Wednesday, October 20, 2010

CIA Admits To Mistake In "Vetting" Afghan Suicide-Bomber
10/20/2010 3:21 AM ET 

(RTTNews) - The U.S. Central Intelligence Agency (CIA) said Tuesday that it had failed in fully checking out the antecedents of a double agent who carried out a suicide-bomb attack on its forward operating base at Khowst in Afghanistan.
Seven CIA staffers were killed in the attack at the Chapman Base, the worst against American intelligence agencies since the 1983 bombing of the CIA station in Beirut which claimed 17 officers.


The official admission of insufficient "vetting procedure" is contained in a letter from CIA director Leon Panetta addressed to the staff of the agency.
It lists a range of slip-ups, including a major failure on the part of a CIA officer who failed to pass on a warning from the Jordanian intelligence about the attacker being a double agent.
Humam Khalil Abu-Mulal al-Balawi, who carried out the suicide attack this January, was a Jordanian national who was regarded as a "prized informant."


The CIA chief said a secret internal inquiry found that the information provided by al-Balawi was cross-checked, and CIA officials believed that he was a potential goldmine of information.
"He had confirmed access within extremist circles, making a covert relationship with him - if he was acting in good faith -potentially very productive.
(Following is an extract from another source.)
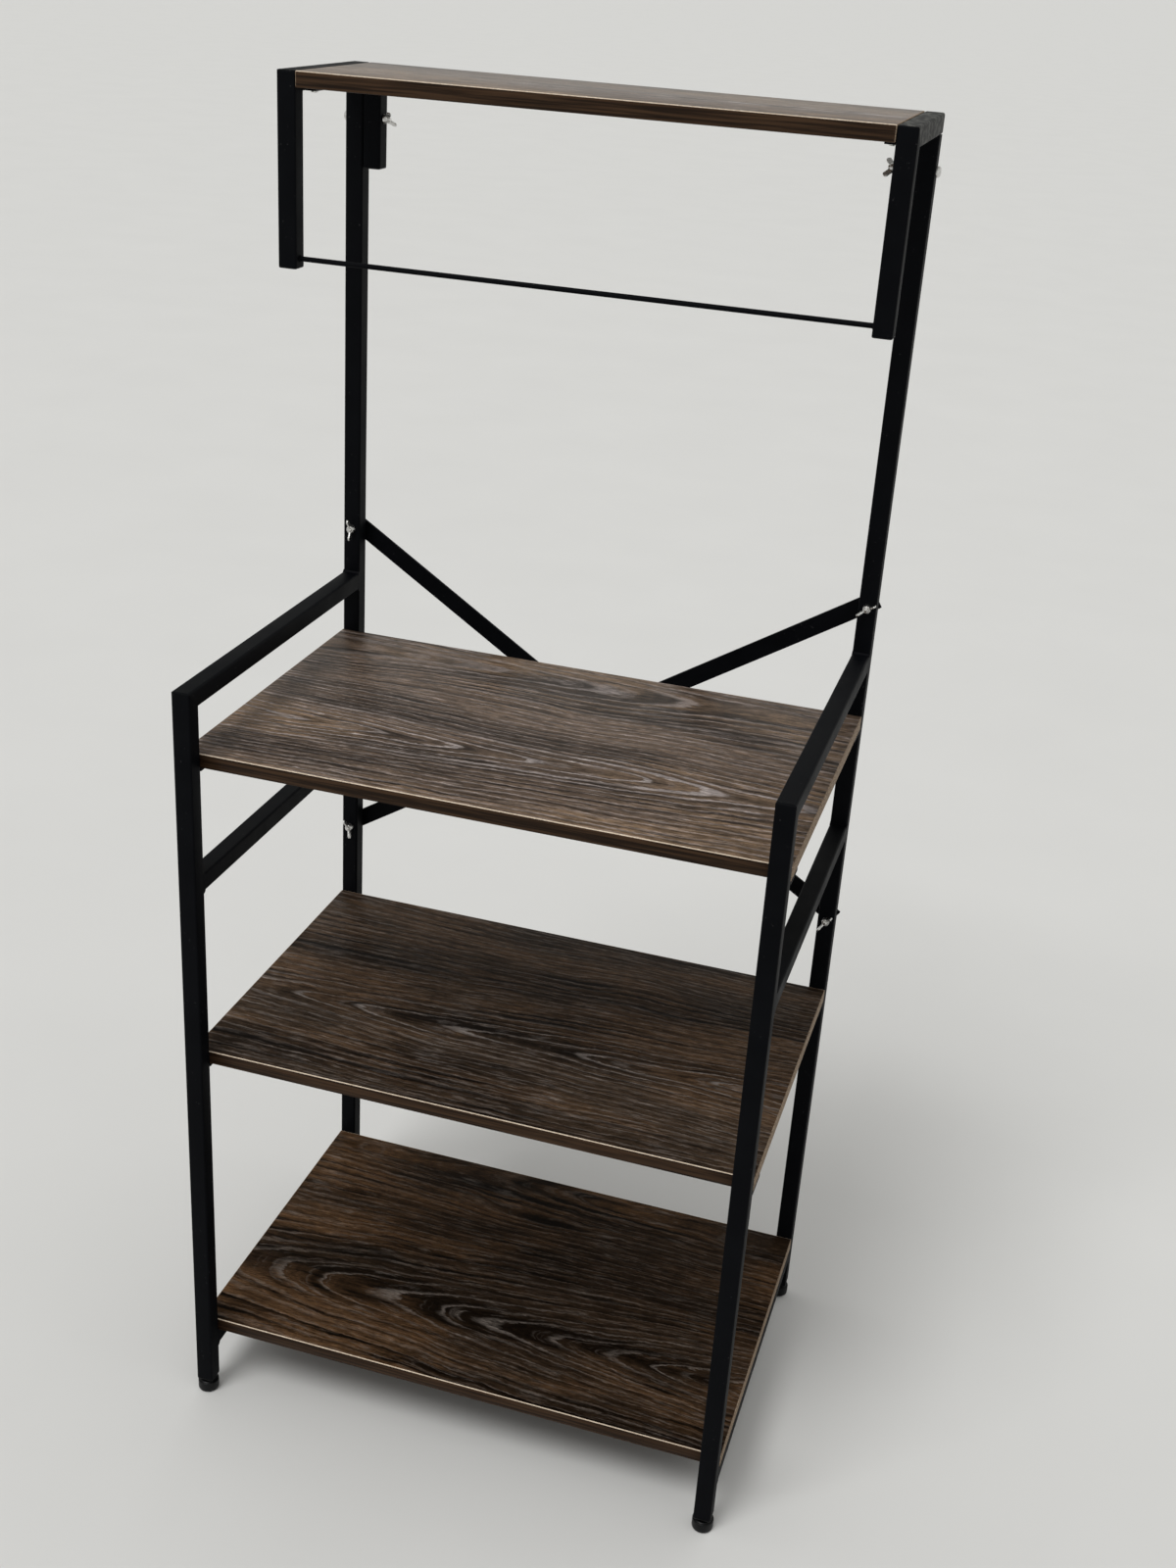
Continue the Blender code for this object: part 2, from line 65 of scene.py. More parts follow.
def add_node(tree, kind, inputs=None, **settings):
    """Adds a shader node. Each input is a plain value or the output of another node."""
    node = tree.nodes.new("ShaderNode" + kind)
    for setting, value in settings.items():
        setattr(node, setting, value)
    for socket, value in (inputs or {}).items():
        if isinstance(value, bpy.types.NodeSocket):
            tree.links.new(value, node.inputs[socket])
        else:
            node.inputs[socket].default_value = value
    return node


def maths(tree, operation, first, second=0.0, third=0.0):
    return add_node(tree, "Math", {0: first, 1: second, 2: third}, operation=operation).outputs[0]


def times(tree, product, *factors):
    for factor in factors:
        product = maths(tree, "MULTIPLY", product, factor)
    return product


def noise(tree, vector, scale, detail=3.0, roughness=0.55):
    inputs = {"Vector": vector, "Scale": scale, "Detail": detail, "Roughness": roughness}
    return add_node(tree, "TexNoise", inputs).outputs["Fac"]


def stretched(tree, vector, scale):
    return add_node(tree, "Mapping", {"Vector": vector, "Scale": scale}).outputs[0]


def drawn_noise(tree, vector, scale, detail, roughness):
    """Noise drawn out by a different scale on each axis."""
    return noise(tree, stretched(tree, vector, scale), 1.0, detail, roughness)


def remapped(tree, value, low, high, new_low=0.0, new_high=1.0, smooth=False):
    inputs = {0: value, 1: low, 2: high, 3: new_low, 4: new_high}
    kind = "SMOOTHSTEP" if smooth else "LINEAR"
    return add_node(tree, "MapRange", inputs, interpolation_type=kind).outputs[0]


def mixed(tree, share, first, second, blend="MIX"):
    inputs = {0: share, 6: first, 7: second}
    return add_node(tree, "Mix", inputs, data_type="RGBA", blend_type=blend).outputs[2]


def new_group(name, inputs, outputs):
    """Starts a node group. An input is given by its default number, or else by its kind."""
    tree = bpy.data.node_groups.new(name, "ShaderNodeTree")
    for socket, default in inputs.items():
        kind = default if isinstance(default, str) else "Float"
        made = tree.interface.new_socket(socket, in_out="INPUT", socket_type="NodeSocket" + kind)
        if kind == "Float":
            made.default_value = default
    for socket, kind in outputs.items():
        tree.interface.new_socket(socket, in_out="OUTPUT", socket_type="NodeSocket" + kind)
    return tree, tree.nodes.new("NodeGroupInput").outputs


def close_group(tree, results):
    end = tree.nodes.new("NodeGroupOutput")
    for socket, value in results.items():
        tree.links.new(value, end.inputs[socket])


def in_group(tree, group, **inputs):
    """Places a group in a tree. Its sockets are named with underscores for spaces."""
    named = {socket.replace("_", " "): value for socket, value in inputs.items()}
    return add_node(tree, "Group", named, node_tree=group).outputs


def new_material(name, specular=0.5, metallic=0.0):
    """A material with its tree, its shader and the object coordinates of the piece."""
    made = bpy.data.materials.new(name)
    made.use_nodes = True
    tree = made.node_tree
    shader = tree.nodes["Principled BSDF"]
    shader.inputs["Specular IOR Level"].default_value = specular
    shader.inputs["Metallic"].default_value = metallic
    place = add_node(tree, "TexCoord").outputs["Object"]
    return made, tree, shader, place


def set_skin(tree, shader, colour, roughness, height, depth):
    """Feeds the shader's colour and roughness, and its normal from a height of this depth in metres."""
    tree.links.new(colour, shader.inputs["Base Color"])
    tree.links.new(roughness, shader.inputs["Roughness"])
    bump = add_node(tree, "Bump", {"Height": height, "Distance": depth})
    tree.links.new(bump.outputs[0], shader.inputs["Normal"])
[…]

But he had not rejected his terrorist roots," he wrote. Moreover, he said the internal inquiry highlighted several shortcomings regarding the agency's functioning.  However, Panetta refused to fix the blame on any particular individual or group, and ruled out penalizing anyone for the fatal error. Further he said the decision which led to al-Balawi's recruitment as an informant was influenced by a resolve to carry the mission to its logical conclusion.



A medical doctor by training, the 36-year-old al-Balawi was arrested by Jordanian intelligence officials a year before the attack on the CIA base. Later he is said to have been recruited by Jordanian intelligence and the CIA under the belief that he had renounced his extremist leanings.


In the wake of the Chapman incident, Arabic TV channels broadcast purported pictures of al-Balawi in the company of late Pakistani Taliban leader Hakimullah Mehsud, vowing to avenge the death of a former Taliban commander killed by Americans.